"All empires crumble from within." So began a piece in these pages just over a year ago, speculating on the imminent end of Sir Alex Ferguson's reign. Manchester United had just been knocked out of the European Cup by Benfica, they trailed Chelsea by 10 points in the Premiership and were less than a month away from being taken to a replay in the third round of the FA Cup by Burton Albion of the Nationwide Conference. Even United's own fans were beginning to agitate for change at the top. So I was not the only person to have got it utterly, absolutely, laughably wrong.
Last Saturday night, on the eve of his 65th birthday, Sir Alex was reflecting on the victory over Reading that had taken United six points clear of Chelsea in this season's title race. Some newspapers, he recalled, had been "suggesting I was past my sell-by date and presiding over a crumbling empire". Apparently there was a festive smile on his lips.
Being taken to task by the master of Old Trafford is not always a pleasant sensation, but this time it was almost a privilege. For if Manchester United win the Premiership this season, for the ninth time in Ferguson's 20 years at the club, it will represent the finest of all his achievements, a feat even more remarkable than that amazing period of 11 days in May 1999 when his players secured the treble.
No task in football management is harder than stripping down and rebuilding a successful team. Ferguson did it once, when he replaced the generation of Eric Cantona, Mark Hughes, Paul Ince, Andrei Kanchelskis, Gary Pallister and Steve Bruce - his first set of title-winners - with the group based around the stars of United's successful youth team of the early 1990s. But when the time came to discard the likes of David Beckham, Nicky Butt and Phil Neville, it looked as though he would be unable to repeat the trick.
By this time last year enough cracks had appeared in United's facade to suggest that their accustomed pre-eminence was a thing of the past. As well as paving the way for the controversial takeover by the Glazer family, Ferguson's tawdry feud with the Coolmore Mafia seemed to have sapped his strength and undermined his judgment.
The untidy departures of Jaap Stam and Roy Keane suggested that pillars were being removed without being replaced. An apparently endless succession of dodgy goalkeepers had destroyed the side's defensive stability. In attack, a protracted experiment with an alien formation made it seem as though the talents of Wayne Rooney and Cristiano Ronaldo were being stifled.

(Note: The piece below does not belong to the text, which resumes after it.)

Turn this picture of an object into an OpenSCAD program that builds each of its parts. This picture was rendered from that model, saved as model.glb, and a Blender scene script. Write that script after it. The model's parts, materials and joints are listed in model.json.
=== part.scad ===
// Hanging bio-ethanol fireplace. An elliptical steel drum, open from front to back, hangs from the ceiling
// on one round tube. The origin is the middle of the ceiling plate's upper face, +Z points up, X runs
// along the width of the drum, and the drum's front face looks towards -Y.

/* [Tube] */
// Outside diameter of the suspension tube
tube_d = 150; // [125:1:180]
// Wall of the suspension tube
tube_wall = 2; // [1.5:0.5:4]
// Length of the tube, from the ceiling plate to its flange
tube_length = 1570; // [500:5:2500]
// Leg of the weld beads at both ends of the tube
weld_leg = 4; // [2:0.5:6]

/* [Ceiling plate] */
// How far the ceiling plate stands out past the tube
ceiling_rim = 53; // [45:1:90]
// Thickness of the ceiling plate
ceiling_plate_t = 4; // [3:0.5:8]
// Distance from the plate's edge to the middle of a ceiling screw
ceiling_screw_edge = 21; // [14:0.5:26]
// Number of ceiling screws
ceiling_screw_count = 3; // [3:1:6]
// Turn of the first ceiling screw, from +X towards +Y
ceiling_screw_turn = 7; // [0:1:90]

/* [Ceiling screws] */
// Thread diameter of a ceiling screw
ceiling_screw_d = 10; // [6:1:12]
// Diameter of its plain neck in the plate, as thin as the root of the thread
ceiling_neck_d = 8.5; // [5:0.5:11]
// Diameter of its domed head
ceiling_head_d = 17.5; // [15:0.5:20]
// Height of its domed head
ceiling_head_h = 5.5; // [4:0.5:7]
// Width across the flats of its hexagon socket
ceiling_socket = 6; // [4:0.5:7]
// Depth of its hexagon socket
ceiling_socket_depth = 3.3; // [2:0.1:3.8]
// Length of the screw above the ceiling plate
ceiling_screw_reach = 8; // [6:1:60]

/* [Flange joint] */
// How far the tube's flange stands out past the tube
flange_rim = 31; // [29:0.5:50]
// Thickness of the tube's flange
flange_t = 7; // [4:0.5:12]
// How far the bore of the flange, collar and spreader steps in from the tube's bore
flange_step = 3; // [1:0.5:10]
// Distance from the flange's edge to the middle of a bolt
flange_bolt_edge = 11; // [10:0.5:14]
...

When Gabriel Heinze missed almost an entire season through injury and Paul Scholes succumbed to an eye problem, Ferguson even seemed to have run out of his usual luck.

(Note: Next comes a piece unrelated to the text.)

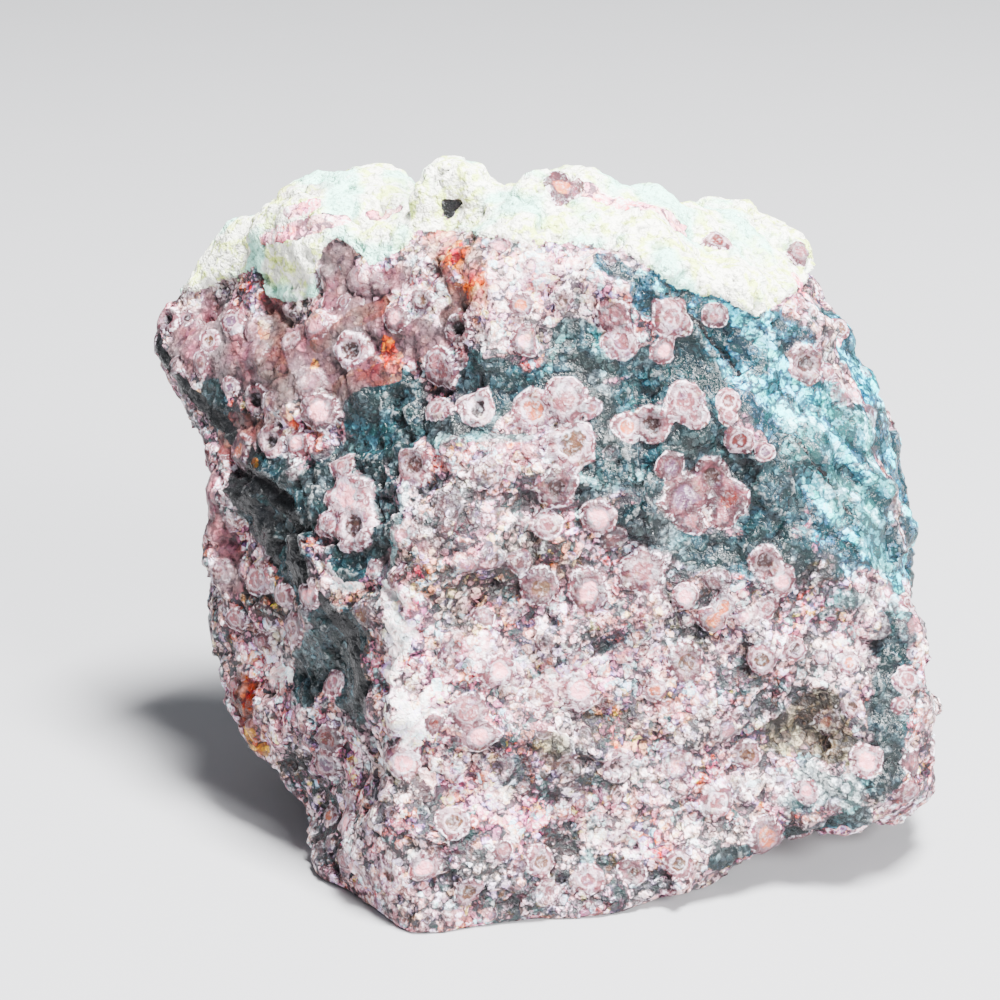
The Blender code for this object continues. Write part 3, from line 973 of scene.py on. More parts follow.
class Graph:
    """A node tree with short ways to add the nodes that the stone needs."""

    def __init__(self, tree: bpy.types.NodeTree) -> None:
        """Takes an empty node tree."""
        self.tree = tree

    def node(self, kind: str, **settings: object) -> bpy.types.Node:
        """Adds one node.

        Args:
            kind: The type of the node.
            settings: Values for its properties.

        Returns:
            The node.
        """
        made = self.tree.nodes.new(kind)
        for name, value in settings.items():
            setattr(made, name, value)
        return made

    def plug(self, target: bpy.types.NodeSocket, value: object) -> None:
        """Links a socket to another, or sets its value.

        Args:
            target: The input socket.
            value: An output socket or a plain value.
        """
        if isinstance(value, bpy.types.NodeSocket):
            self.tree.links.new(value, target)
        else:
            target.default_value = value

    def math(self, operation: str, *values: object) -> bpy.types.NodeSocket:
        """Adds a Math node.

        Args:
            operation: What it does.
            values: Its values or sockets.

        Returns:
            The socket that holds the result.
        """
        made = self.node("ShaderNodeMath", operation=operation)
        for socket, value in zip(made.inputs, values):
            self.plug(socket, value)
        return made.outputs[0]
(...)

Now we can see that Ferguson has survived it all, and perhaps nothing illustrates more clearly the persistence of his ability to confront his rivals on at least equal terms than the fortunes of Nemanja Vidic and Patrice Evra, his two big purchases in last year's January sales. Neither man impressed in his first season. Evra looked a shadow of the quick-witted full-back who had reached the 2004 European Cup final with Monaco and Vidic was a ragbag of nerves and clumsiness. But Ferguson gave them time to acclimatise to the English game, and now they are making a significant contribution.
Last week Evra paid tribute to the manager's patience and to the way he encourages self-expression. "A few months ago," he said, "after a match in which I didn't take any risks in attack, Ferguson said to me, 'Pat, what did I buy you for?' I replied, 'To attack.' He said, 'So what are you doing?'" The fruit of that attitude could be seen in the Frenchman's lovely goal against Everton in November.
Once again, too, United's forwards are playing the sort of flowing football that links them to earlier generations. Prompted by the resurgent Scholes and the ageless Ryan Giggs, the young front three of Ronaldo, Rooney and Louis Saha are performing like a collective reincarnation of George Best, Bobby Charlton and Denis Law, their high-speed artistry ensuring that there are no empty spaces among the 76,000 seats in the expanded Old Trafford.
People who see a lot of Ferguson report that he has never looked more relaxed. Maybe he has finally reached the sunlit uplands where experience and wisdom rule and there is no sell-by date. Perhaps, too, the Glazers and their advisers should be congratulated for their refusal to be swayed by the mood of a year ago. And those of us who are more interested in the triumph of good football than in the fulfilment of our own predictions had better shut up and join the applause.